Problem details
Write each line out exactly, leaving none out.

=====

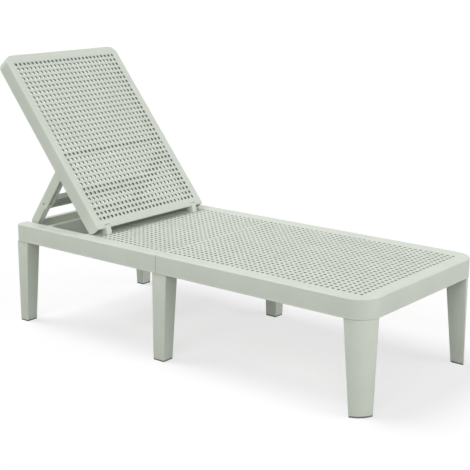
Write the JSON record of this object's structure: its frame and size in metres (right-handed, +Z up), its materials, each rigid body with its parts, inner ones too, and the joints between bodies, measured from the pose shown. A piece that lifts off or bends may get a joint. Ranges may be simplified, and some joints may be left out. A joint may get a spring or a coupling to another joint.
{
  "type": "sun lounger",
  "caption": "Moulded resin sun lounger with a woven-lattice deck in two bolted halves, plug-in legs, a reclining backrest and its folding prop.",
  "frame": {"origin": "on the floor under the middle of the lounger's reach in the position in use", "axes": "+X across the lounger, +Y along it from the foot end to the head end, +Z up"},
  "size_m": [0.635, 1.5686, 0.9188],
  "materials": {
    "resin": "satin moulded resin, pale sage green",
    "pad": "matte grey pad",
    "steel": "stainless"
  },
  "bodies": {
    "base": {"seat_front": "resin", "seat_rear": "resin", "leg_front_left": "resin", "leg_front_right": "resin", "leg_middle_left": "resin", "leg_middle_right": "resin", "leg_rear_left": "resin", "leg_rear_right": "resin", "foot_pad_front_left": "pad", "foot_pad_front_right": "pad", "foot_pad_middle_left": "pad", "foot_pad_middle_right": "pad", "foot_pad_rear_left": "pad", "foot_pad_rear_right": "pad", "hinge_pin_left": "steel", "hinge_pin_right": "steel", "joining_bolt_1": "steel", "joining_bolt_2": "steel", "joining_bolt_3": "steel", "joining_bolt_4": "steel", "joining_nut_1": "steel", "joining_nut_2": "steel", "joining_nut_3": "steel", "joining_nut_4": "steel"},
    "backrest": {"backrest": "resin", "prop_pin_left": "steel", "prop_pin_right": "steel"},
    "prop": {"prop_frame": "resin"}
  },
  "joints": [
    {"name": "backrest_recline", "type": "hinge", "parent": "base", "child": "backrest", "pos_m": [0, 0.3378, 0.3747], "axis": [1, 0, 0], "range_deg": [-51.1, 4]},
    {"name": "prop_swing", "type": "hinge", "parent": "backrest", "child": "prop", "pos_m": [0, 0.48484, 0.55056], "axis": [1, 0, 0], "range_deg": [-8.5, 106]}
  ],
  "couplings": [
    {"joint": "prop_swing", "follows": "backrest_recline", "ratio": -2.0728}
  ]
}
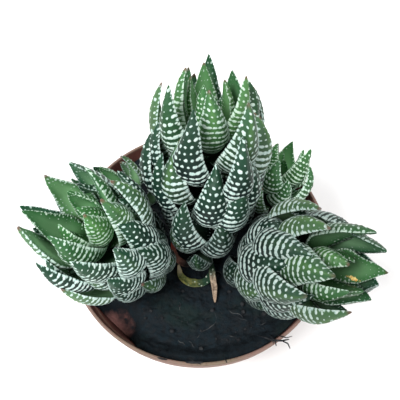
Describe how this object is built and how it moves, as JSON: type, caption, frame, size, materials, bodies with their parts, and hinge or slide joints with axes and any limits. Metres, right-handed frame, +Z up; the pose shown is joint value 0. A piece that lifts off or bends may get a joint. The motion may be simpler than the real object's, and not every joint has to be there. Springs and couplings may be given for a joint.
{
  "type": "potted haworthia",
  "caption": "Banded haworthia with leaning rosettes, small offsets and withered leaves, standing in dark soil in a shallow tapered plastic pot.",
  "frame": {"origin": "centre of the underside of the pot", "axes": "+Z up, the way the plant grows; -Y towards the side from which the rosettes show best; +X to the right seen from there"},
  "size_m": [0.145, 0.12, 0.1455],
  "materials": {
    "pot": "matt terracotta-coloured plastic, dusty at the rim",
    "soil": "dark, damp, crumbly potting soil",
    "leaves": "waxy dark green with raised white bands",
    "young_leaves": "waxy fresh green with small white bands",
    "withered_red": "dry, wrinkled, red-brown",
    "withered_green": "half-dry, yellow-green with a pale tip",
    "withered_tan": "dry, papery, tan"
  },
  "bodies": {
    "root": {"pot": "pot", "soil": "soil", "stem_centre": "leaves", "stem_left": "leaves", "stem_right": "leaves", "stem_back_right": "young_leaves", "stem_back_left": "leaves", "withered_leaf_red": "withered_red", "withered_leaf_curled": "withered_green", "withered_leaf_tan": "withered_tan"}
  },
  "joints": []
}
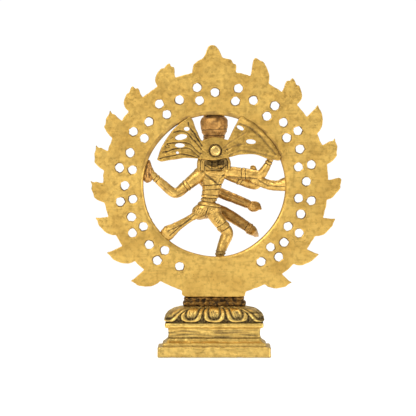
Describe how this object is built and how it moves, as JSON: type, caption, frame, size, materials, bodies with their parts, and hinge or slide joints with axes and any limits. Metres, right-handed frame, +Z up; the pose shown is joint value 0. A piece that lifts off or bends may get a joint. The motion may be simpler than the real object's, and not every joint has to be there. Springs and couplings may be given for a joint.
{
  "type": "dancing figure statue in a flame ring",
  "caption": "Brass statue of a four-armed dancing figure inside a flat pierced ring of flames, standing on a hollow stepped lotus pedestal.",
  "frame": {"origin": "middle of the pedestal's resting plane", "axes": "+Z up, the dancer faces -Y, the dancer's left hand side is +X and the plain back of the ring faces +Y"},
  "size_m": [0.1527, 0.05, 0.1898],
  "materials": {
    "filed_brass": "filed flat, lightly scratched, thin tarnish",
    "cast_brass": "cast and hand chased, dark in the recesses",
    "aged_brass": "cast, engraved, dark antique wash in the grooves",
    "dark_brass": "as cast, brown tarnish",
    "steel": "plain screw and washer"
  },
  "bodies": {
    "root": {"pedestal": "aged_brass", "neck_block": "dark_brass", "fixing_screw": "steel", "fixing_washer": "steel", "flame_ring": "filed_brass", "torso": "cast_brass", "standing_leg": "cast_brass", "raised_leg": "cast_brass", "rear_left_arm": "cast_brass", "rear_right_arm": "cast_brass", "front_left_arm": "cast_brass", "front_right_arm": "cast_brass", "hip_sash": "cast_brass", "elbow_tie": "cast_brass", "head": "cast_brass", "crown": "dark_brass", "hair_fan": "aged_brass", "hair_rivet": "filed_brass", "drum": "cast_brass", "palm_flame": "cast_brass", "dwarf": "cast_brass"}
  },
  "joints": []
}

=====

Answer below
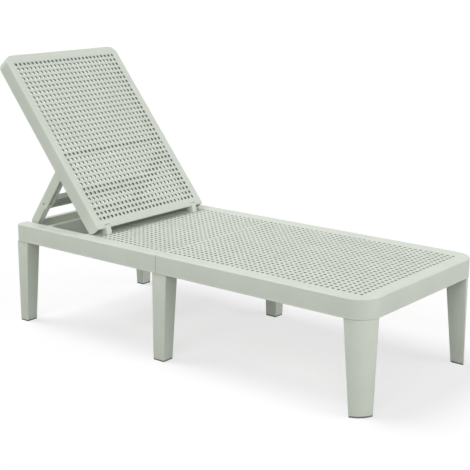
Write the JSON record of this object's structure: its frame and size in metres (right-handed, +Z up), its materials, each rigid body with its parts, inner ones too, and the joints between bodies, measured from the pose shown. A piece that lifts off or bends may get a joint. Ranges may be simplified, and some joints may be left out. A joint may get a spring or a coupling to another joint.
{
  "type": "sun lounger",
  "caption": "Moulded resin sun lounger with a woven-lattice deck in two bolted halves, plug-in legs, a reclining backrest and its folding prop.",
  "frame": {"origin": "on the floor under the middle of the lounger's reach in the position in use", "axes": "+X across the lounger, +Y along it from the foot end to the head end, +Z up"},
  "size_m": [0.635, 1.5686, 0.9188],
  "materials": {
    "resin": "satin moulded resin, pale sage green",
    "pad": "matte grey pad",
    "steel": "stainless"
  },
  "bodies": {
    "base": {"seat_front": "resin", "seat_rear": "resin", "leg_front_left": "resin", "leg_front_right": "resin", "leg_middle_left": "resin", "leg_middle_right": "resin", "leg_rear_left": "resin", "leg_rear_right": "resin", "foot_pad_front_left": "pad", "foot_pad_front_right": "pad", "foot_pad_middle_left": "pad", "foot_pad_middle_right": "pad", "foot_pad_rear_left": "pad", "foot_pad_rear_right": "pad", "hinge_pin_left": "steel", "hinge_pin_right": "steel", "joining_bolt_1": "steel", "joining_bolt_2": "steel", "joining_bolt_3": "steel", "joining_bolt_4": "steel", "joining_nut_1": "steel", "joining_nut_2": "steel", "joining_nut_3": "steel", "joining_nut_4": "steel"},
    "backrest": {"backrest": "resin", "prop_pin_left": "steel", "prop_pin_right": "steel"},
    "prop": {"prop_frame": "resin"}
  },
  "joints": [
    {"name": "backrest_recline", "type": "hinge", "parent": "base", "child": "backrest", "pos_m": [0, 0.3378, 0.3747], "axis": [1, 0, 0], "range_deg": [-51.1, 4]},
    {"name": "prop_swing", "type": "hinge", "parent": "backrest", "child": "prop", "pos_m": [0, 0.48484, 0.55056], "axis": [1, 0, 0], "range_deg": [-8.5, 106]}
  ],
  "couplings": [
    {"joint": "prop_swing", "follows": "backrest_recline", "ratio": -2.0728}
  ]
}
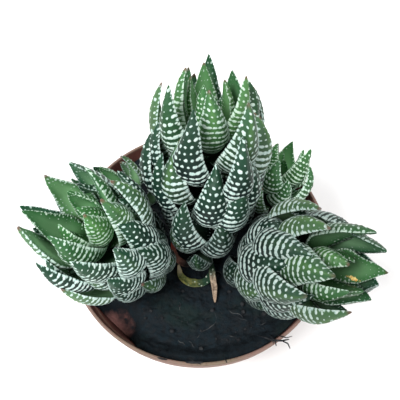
Describe how this object is built and how it moves, as JSON: type, caption, frame, size, materials, bodies with their parts, and hinge or slide joints with axes and any limits. Metres, right-handed frame, +Z up; the pose shown is joint value 0. A piece that lifts off or bends may get a joint. The motion may be simpler than the real object's, and not every joint has to be there. Springs and couplings may be given for a joint.
{
  "type": "potted haworthia",
  "caption": "Banded haworthia with leaning rosettes, small offsets and withered leaves, standing in dark soil in a shallow tapered plastic pot.",
  "frame": {"origin": "centre of the underside of the pot", "axes": "+Z up, the way the plant grows; -Y towards the side from which the rosettes show best; +X to the right seen from there"},
  "size_m": [0.145, 0.12, 0.1455],
  "materials": {
    "pot": "matt terracotta-coloured plastic, dusty at the rim",
    "soil": "dark, damp, crumbly potting soil",
    "leaves": "waxy dark green with raised white bands",
    "young_leaves": "waxy fresh green with small white bands",
    "withered_red": "dry, wrinkled, red-brown",
    "withered_green": "half-dry, yellow-green with a pale tip",
    "withered_tan": "dry, papery, tan"
  },
  "bodies": {
    "root": {"pot": "pot", "soil": "soil", "stem_centre": "leaves", "stem_left": "leaves", "stem_right": "leaves", "stem_back_right": "young_leaves", "stem_back_left": "leaves", "withered_leaf_red": "withered_red", "withered_leaf_curled": "withered_green", "withered_leaf_tan": "withered_tan"}
  },
  "joints": []
}
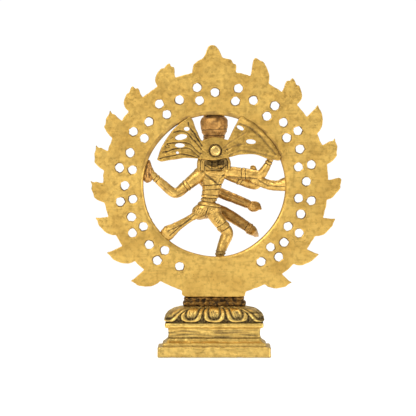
Describe how this object is built and how it moves, as JSON: type, caption, frame, size, materials, bodies with their parts, and hinge or slide joints with axes and any limits. Metres, right-handed frame, +Z up; the pose shown is joint value 0. A piece that lifts off or bends may get a joint. The motion may be simpler than the real object's, and not every joint has to be there. Springs and couplings may be given for a joint.
{
  "type": "dancing figure statue in a flame ring",
  "caption": "Brass statue of a four-armed dancing figure inside a flat pierced ring of flames, standing on a hollow stepped lotus pedestal.",
  "frame": {"origin": "middle of the pedestal's resting plane", "axes": "+Z up, the dancer faces -Y, the dancer's left hand side is +X and the plain back of the ring faces +Y"},
  "size_m": [0.1527, 0.05, 0.1898],
  "materials": {
    "filed_brass": "filed flat, lightly scratched, thin tarnish",
    "cast_brass": "cast and hand chased, dark in the recesses",
    "aged_brass": "cast, engraved, dark antique wash in the grooves",
    "dark_brass": "as cast, brown tarnish",
    "steel": "plain screw and washer"
  },
  "bodies": {
    "root": {"pedestal": "aged_brass", "neck_block": "dark_brass", "fixing_screw": "steel", "fixing_washer": "steel", "flame_ring": "filed_brass", "torso": "cast_brass", "standing_leg": "cast_brass", "raised_leg": "cast_brass", "rear_left_arm": "cast_brass", "rear_right_arm": "cast_brass", "front_left_arm": "cast_brass", "front_right_arm": "cast_brass", "hip_sash": "cast_brass", "elbow_tie": "cast_brass", "head": "cast_brass", "crown": "dark_brass", "hair_fan": "aged_brass", "hair_rivet": "filed_brass", "drum": "cast_brass", "palm_flame": "cast_brass", "dwarf": "cast_brass"}
  },
  "joints": []
}